Object modeling scripts
::::::::::
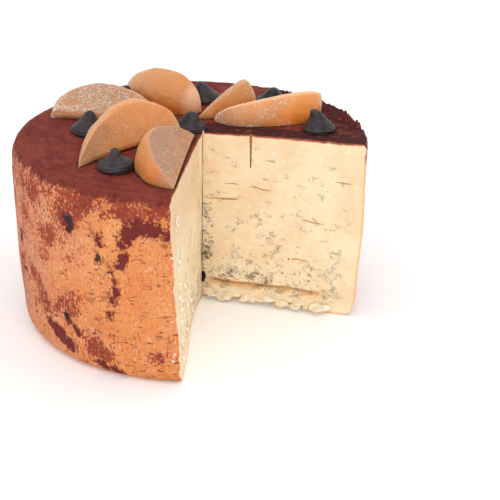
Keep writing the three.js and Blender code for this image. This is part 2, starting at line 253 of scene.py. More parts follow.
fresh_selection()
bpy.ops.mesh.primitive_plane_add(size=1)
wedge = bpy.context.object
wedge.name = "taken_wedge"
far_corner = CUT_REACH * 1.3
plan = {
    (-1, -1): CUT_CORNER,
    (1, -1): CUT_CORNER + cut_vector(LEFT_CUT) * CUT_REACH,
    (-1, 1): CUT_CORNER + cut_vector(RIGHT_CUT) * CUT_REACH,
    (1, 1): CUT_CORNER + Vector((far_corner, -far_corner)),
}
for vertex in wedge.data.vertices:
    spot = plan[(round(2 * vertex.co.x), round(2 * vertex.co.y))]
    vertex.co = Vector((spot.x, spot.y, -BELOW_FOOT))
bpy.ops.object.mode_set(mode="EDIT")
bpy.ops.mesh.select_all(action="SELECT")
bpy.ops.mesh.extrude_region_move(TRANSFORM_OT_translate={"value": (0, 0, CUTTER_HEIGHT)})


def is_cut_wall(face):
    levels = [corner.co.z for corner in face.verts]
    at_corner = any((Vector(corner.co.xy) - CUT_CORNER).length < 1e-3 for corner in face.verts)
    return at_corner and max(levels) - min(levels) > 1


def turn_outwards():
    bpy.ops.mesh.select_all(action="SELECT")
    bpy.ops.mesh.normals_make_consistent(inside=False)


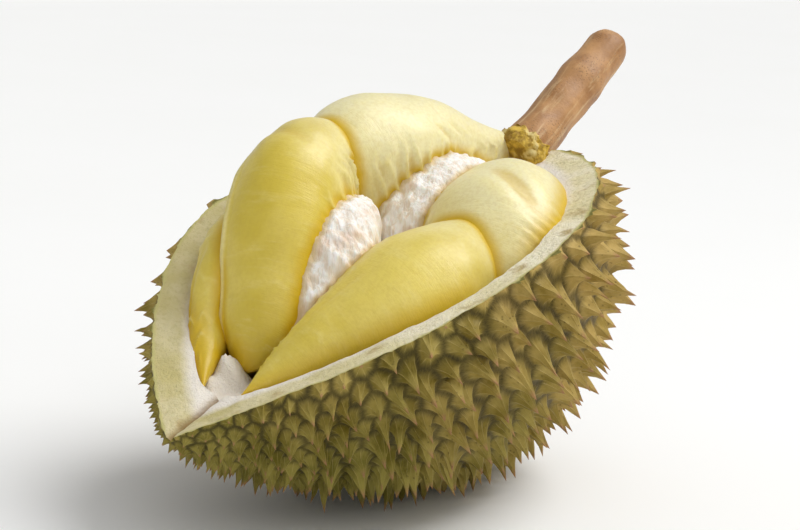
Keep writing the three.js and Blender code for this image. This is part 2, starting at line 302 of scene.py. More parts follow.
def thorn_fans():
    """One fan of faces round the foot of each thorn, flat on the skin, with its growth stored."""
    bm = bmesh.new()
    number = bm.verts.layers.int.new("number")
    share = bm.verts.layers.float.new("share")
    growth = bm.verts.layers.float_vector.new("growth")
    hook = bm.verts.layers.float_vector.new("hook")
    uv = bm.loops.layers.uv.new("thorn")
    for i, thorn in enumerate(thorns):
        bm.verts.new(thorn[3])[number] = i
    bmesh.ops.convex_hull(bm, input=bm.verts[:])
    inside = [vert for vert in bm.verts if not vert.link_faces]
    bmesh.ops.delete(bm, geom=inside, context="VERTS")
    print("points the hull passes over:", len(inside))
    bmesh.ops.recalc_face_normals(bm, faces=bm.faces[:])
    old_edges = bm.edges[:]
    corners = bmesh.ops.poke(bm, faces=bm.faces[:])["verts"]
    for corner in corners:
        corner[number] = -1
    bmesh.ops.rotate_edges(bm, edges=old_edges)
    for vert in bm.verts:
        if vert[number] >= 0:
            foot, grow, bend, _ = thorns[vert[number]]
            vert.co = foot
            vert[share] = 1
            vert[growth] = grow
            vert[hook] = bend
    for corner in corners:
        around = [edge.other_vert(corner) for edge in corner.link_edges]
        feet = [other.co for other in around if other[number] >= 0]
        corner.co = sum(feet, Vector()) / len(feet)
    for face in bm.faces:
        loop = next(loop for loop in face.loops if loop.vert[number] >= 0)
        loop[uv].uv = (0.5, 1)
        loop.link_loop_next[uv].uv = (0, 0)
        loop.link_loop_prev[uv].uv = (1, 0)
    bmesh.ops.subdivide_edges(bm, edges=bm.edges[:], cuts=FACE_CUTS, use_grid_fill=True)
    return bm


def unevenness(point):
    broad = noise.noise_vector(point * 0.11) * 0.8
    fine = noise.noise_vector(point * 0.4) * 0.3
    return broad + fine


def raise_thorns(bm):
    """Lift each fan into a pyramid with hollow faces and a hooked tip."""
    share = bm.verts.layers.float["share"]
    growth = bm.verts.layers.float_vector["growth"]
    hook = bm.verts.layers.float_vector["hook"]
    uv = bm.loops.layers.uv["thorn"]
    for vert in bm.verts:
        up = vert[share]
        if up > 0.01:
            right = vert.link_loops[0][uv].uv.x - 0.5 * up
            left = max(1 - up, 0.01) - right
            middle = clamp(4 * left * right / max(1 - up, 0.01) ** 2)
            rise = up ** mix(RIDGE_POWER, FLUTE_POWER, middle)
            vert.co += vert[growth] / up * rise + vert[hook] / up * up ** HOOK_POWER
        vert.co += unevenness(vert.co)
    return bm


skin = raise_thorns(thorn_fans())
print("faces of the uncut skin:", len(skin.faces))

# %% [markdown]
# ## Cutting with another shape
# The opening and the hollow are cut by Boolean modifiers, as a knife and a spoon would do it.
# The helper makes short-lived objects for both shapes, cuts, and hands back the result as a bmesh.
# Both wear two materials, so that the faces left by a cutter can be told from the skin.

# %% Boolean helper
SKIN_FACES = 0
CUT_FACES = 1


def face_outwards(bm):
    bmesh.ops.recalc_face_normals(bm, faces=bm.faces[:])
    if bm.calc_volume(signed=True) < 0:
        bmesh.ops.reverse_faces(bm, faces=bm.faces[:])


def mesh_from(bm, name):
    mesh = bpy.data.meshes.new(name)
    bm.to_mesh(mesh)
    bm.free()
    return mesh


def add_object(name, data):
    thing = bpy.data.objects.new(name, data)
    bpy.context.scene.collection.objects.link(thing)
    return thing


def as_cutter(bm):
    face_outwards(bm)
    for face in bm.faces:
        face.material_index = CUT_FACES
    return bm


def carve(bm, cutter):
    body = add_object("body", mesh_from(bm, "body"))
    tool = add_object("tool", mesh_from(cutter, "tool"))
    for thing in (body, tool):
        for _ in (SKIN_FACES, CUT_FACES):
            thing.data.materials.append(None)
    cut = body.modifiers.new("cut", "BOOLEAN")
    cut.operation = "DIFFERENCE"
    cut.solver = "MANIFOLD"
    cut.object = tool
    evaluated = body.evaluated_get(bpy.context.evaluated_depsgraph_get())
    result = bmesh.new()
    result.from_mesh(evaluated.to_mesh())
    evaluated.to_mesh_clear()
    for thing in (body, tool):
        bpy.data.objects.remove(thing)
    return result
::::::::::
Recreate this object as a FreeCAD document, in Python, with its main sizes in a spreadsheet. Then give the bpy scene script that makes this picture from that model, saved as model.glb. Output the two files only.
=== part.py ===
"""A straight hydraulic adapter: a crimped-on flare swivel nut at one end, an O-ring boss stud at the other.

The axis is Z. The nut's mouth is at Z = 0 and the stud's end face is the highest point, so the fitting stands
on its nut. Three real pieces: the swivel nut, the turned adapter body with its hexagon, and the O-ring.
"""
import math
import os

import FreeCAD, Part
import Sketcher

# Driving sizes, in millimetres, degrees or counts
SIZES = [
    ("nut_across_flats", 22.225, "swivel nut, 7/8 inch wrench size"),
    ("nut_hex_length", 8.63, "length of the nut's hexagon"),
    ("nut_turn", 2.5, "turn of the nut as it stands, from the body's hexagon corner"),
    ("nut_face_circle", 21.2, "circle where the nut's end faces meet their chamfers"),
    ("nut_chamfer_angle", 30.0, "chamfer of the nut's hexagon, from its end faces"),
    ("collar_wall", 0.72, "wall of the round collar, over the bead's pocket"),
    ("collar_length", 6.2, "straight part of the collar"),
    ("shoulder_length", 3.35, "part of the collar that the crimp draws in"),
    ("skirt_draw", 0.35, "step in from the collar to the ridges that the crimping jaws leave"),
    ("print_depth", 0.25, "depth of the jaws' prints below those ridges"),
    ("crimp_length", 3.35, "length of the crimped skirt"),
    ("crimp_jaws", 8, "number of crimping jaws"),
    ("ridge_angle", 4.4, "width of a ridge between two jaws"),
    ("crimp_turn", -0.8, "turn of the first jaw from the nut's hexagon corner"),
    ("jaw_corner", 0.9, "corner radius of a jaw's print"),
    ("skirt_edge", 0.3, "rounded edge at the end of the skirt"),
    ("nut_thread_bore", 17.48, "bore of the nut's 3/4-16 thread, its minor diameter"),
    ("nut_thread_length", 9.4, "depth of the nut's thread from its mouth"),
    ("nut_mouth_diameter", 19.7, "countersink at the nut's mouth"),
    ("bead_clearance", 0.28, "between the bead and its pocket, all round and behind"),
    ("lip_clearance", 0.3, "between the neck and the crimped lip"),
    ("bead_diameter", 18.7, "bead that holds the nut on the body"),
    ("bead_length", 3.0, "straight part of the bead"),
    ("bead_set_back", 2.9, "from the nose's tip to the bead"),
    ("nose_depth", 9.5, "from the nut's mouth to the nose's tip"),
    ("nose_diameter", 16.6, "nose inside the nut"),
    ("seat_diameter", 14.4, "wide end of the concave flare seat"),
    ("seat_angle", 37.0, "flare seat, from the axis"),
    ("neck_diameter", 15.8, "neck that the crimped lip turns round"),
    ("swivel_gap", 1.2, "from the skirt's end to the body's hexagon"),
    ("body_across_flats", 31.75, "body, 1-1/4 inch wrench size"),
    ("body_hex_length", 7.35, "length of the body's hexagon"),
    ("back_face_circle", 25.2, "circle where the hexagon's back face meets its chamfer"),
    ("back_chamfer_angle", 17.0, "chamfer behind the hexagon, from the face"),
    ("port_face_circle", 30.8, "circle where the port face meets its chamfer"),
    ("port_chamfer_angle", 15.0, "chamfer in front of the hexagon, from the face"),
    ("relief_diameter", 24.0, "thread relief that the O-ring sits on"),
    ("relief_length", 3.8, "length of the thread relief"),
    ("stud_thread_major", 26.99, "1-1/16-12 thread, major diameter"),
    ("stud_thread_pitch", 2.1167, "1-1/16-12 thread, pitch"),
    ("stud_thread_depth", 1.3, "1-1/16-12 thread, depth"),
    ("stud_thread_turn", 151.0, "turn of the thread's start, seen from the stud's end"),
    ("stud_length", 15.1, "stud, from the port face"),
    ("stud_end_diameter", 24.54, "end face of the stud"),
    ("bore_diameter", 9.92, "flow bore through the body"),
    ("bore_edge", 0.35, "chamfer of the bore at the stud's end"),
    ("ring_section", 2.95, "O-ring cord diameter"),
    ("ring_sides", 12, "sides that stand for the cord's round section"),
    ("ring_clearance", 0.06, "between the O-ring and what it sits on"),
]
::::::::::
#### WHAT YOU HAVE TO DO
The lines above from the one containing "302 of scene.py. More parts follow." through the one containing "return broad + fine" are to be set down exactly, and no others.

#### RESULT BELOW
Keep writing the three.js and Blender code for this image. This is part 2, starting at line 302 of scene.py. More parts follow.
def thorn_fans():
    """One fan of faces round the foot of each thorn, flat on the skin, with its growth stored."""
    bm = bmesh.new()
    number = bm.verts.layers.int.new("number")
    share = bm.verts.layers.float.new("share")
    growth = bm.verts.layers.float_vector.new("growth")
    hook = bm.verts.layers.float_vector.new("hook")
    uv = bm.loops.layers.uv.new("thorn")
    for i, thorn in enumerate(thorns):
        bm.verts.new(thorn[3])[number] = i
    bmesh.ops.convex_hull(bm, input=bm.verts[:])
    inside = [vert for vert in bm.verts if not vert.link_faces]
    bmesh.ops.delete(bm, geom=inside, context="VERTS")
    print("points the hull passes over:", len(inside))
    bmesh.ops.recalc_face_normals(bm, faces=bm.faces[:])
    old_edges = bm.edges[:]
    corners = bmesh.ops.poke(bm, faces=bm.faces[:])["verts"]
    for corner in corners:
        corner[number] = -1
    bmesh.ops.rotate_edges(bm, edges=old_edges)
    for vert in bm.verts:
        if vert[number] >= 0:
            foot, grow, bend, _ = thorns[vert[number]]
            vert.co = foot
            vert[share] = 1
            vert[growth] = grow
            vert[hook] = bend
    for corner in corners:
        around = [edge.other_vert(corner) for edge in corner.link_edges]
        feet = [other.co for other in around if other[number] >= 0]
        corner.co = sum(feet, Vector()) / len(feet)
    for face in bm.faces:
        loop = next(loop for loop in face.loops if loop.vert[number] >= 0)
        loop[uv].uv = (0.5, 1)
        loop.link_loop_next[uv].uv = (0, 0)
        loop.link_loop_prev[uv].uv = (1, 0)
    bmesh.ops.subdivide_edges(bm, edges=bm.edges[:], cuts=FACE_CUTS, use_grid_fill=True)
    return bm


def unevenness(point):
    broad = noise.noise_vector(point * 0.11) * 0.8
    fine = noise.noise_vector(point * 0.4) * 0.3
    return broad + fine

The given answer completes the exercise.